Further, the process has to be repeated whenever there is a change in the design geometry or other parameters like heat load, pressure load and boundary conditions. It is a formidable number of FE analyses to be carried out manually.
A Matlab® code has been developed for this purpose called the ITPS Optimizer. The ITPS optimizer activates ABAQUS® and performs the FE heat transfer, buckling and stress analyses automatically. The functions of ITPS Optimizer are illustrated by the flow chart in Figure 4-1.
Figure 4-1. Flowchart illustrating the procedure followed by the ITPS Optimizer. Rounded boxes represent inputs for FE analyses, rectangles for FE analyses and ellispses represent FE output. Temperature distributions are output of heat transfer analysis and input for buckling and linear stress analysis. The dotted rectangle containing the ellipses represents the data output from ITPS Optimizer, which is used for generating response surface approximations.

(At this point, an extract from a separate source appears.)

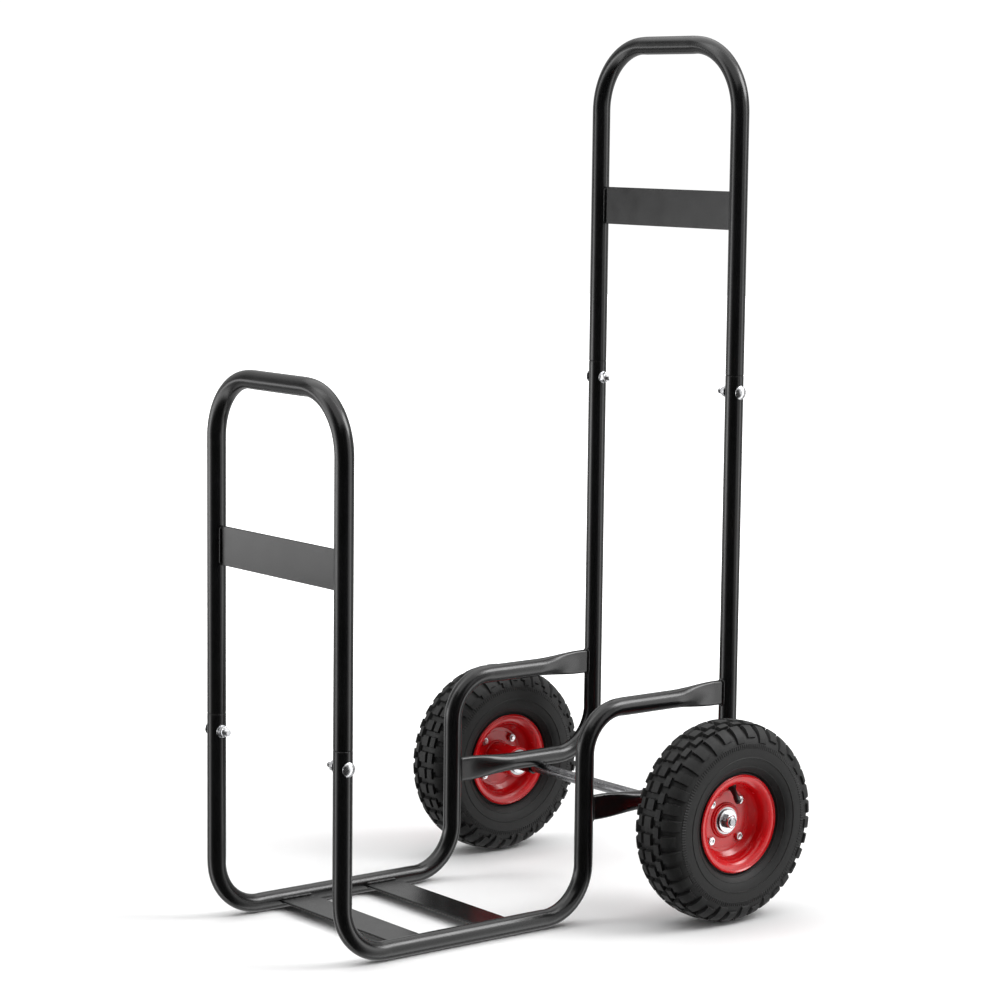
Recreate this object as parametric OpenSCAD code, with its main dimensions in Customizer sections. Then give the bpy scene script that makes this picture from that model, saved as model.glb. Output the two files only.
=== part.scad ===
// Firewood log rack: a two-wheeled cart of bent round steel tube.
// Two side frames carry the log bay and the shelf, a low hoop closes the front,
// and a tall hoop at the wheel end is the push handle.
// Millimetres. +X runs from the front hoop to the wheels, +Z is up and the left side is -Y.
// The origin is on the floor, under the middle of the whole rack.

/* [Frame tube] */
// Outside diameter of the frame tube
tube_d = 24; // [23:0.5:25]
// Wall thickness of the frame tube
tube_wall = 1.5; // [1.2:0.1:2]
// Distance between the centre lines of the two side frames
track = 278; // [240:2:320]
// Radius of the lower bends of the side frames and uprights, at the tube's centre line
low_bend_r = 63; // [50:1:70]
// Radius of the bend from the riser to the shelf, at the tube's centre line
shelf_bend_r = 57; // [45:1:65]

/* [Side frames] */
// Distance from the front legs to the risers behind the log bay
bay_length = 376; // [320:2:400]
// Distance from the front legs to the rear uprights
upright_offset = 620; // [600:2:640]
// Height of the shelf tube's centre line
shelf_z = 272; // [260:1:285]
// Height of the strut's centre line
strut_z = 145.5; // [144:0.5:148]
// Height of the flattened tube ends
flat_height = 33; // [28:0.5:35]
// Thickness of the flattened tube ends
flat_thickness = 8; // [7:0.5:12]
// Length over which a tube end is pressed flat
flat_length = 88; // [50:1:92]

/* [Hoops] */
// Height of the front hoop's top bar, at its centre line
front_top_z = 697; // [660:1:740]
// Height of the handle's top bar, at its centre line
handle_top_z = 1117; // [1080:1:1150]
// Bend radius of the front hoop's corners
front_bend_r = 78; // [60:1:95]
// Bend radius of the handle's corners
handle_bend_r = 87; // [60:1:95]
// Height of the joint between the front hoop and the front legs
front_joint_z = 268; // [240:1:300]
// Height of the joint between the handle and the uprights
handle_joint_z = 690; // [650:1:730]
// Length of the reduced hoop ends that sit inside the lower tubes
spigot_length = 45; // [40:1:60]

/* [Cross plates] */
// Height or width of each flat cross plate
plate_width = 50; // [40:1:60]
// Thickness of each cross plate
plate_thickness = 3; // [2:0.5:4]
// Height of the front plate's middle
front_plate_z = 483.5; // [440:0.5:520]
// Height of the handle plate's middle
handle_plate_z = 903; // [850:1:950]
// Distance from the front legs to the front base plate
base_front_offset = 115; // [95:1:150]
// Distance from the front legs to the rear base plate
base_rear_offset = 250; // [210:1:285]

/* [Wheels] */
// Outside diameter of the tyres
tyre_d = 260; // [256:1:264]
// Width of the tyres
tyre_width = 80; // [76:1:84]
// Distance between the two wheels' middle planes
wheel_track = 474; // [460:2:500]
// Distance from the front legs to the axle
axle_offset = 527; // [515:1:530]
// Diameter of the axle
axle_d = 15; // [14:0.5:16]
// Thickness of the rim's pressed steel
rim_sheet = 2; // [1.6:0.1:2.4]
// Diameter of the circle of bolts that join the rim's halves
rim_bolt_circle = 68; // [62:1:72]

/* [Hidden] */
$fn = 64;
left = -1;
right = 1;
both_sides = [left, right];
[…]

The ITPS Optimizer first obtains a design of experiments using Latin-Hypercube Sampling technique. In Matlab®, the function lhsdesign( ) can be used for this purpose. A statement of the form NV = lhsdesign(NExpts, NVars,'criterion', 'maximin', 'iterations',NIter) will assign a matrix of NExpts rows and NVars columns to the matrix NV. NExpts is the number of experiments and NVars stands for the number of variables. The last four commands in the parenthesis are for maximizing the minimum distance between the variable values by iterating NIter times, typically 200. This will ensure that the variables are properly spaced in their respective ranges. The matrix NV will have values between 0 and 1 only. These values may be viewed as normalized variables, normalized by the ranges of the respective intervals of the variables. They are scaled to obtain the exact variable values matrix V. Each row of V represents one combination of the variables or one design point. Using the NExpts combinations of variables the FE experiments are carried out.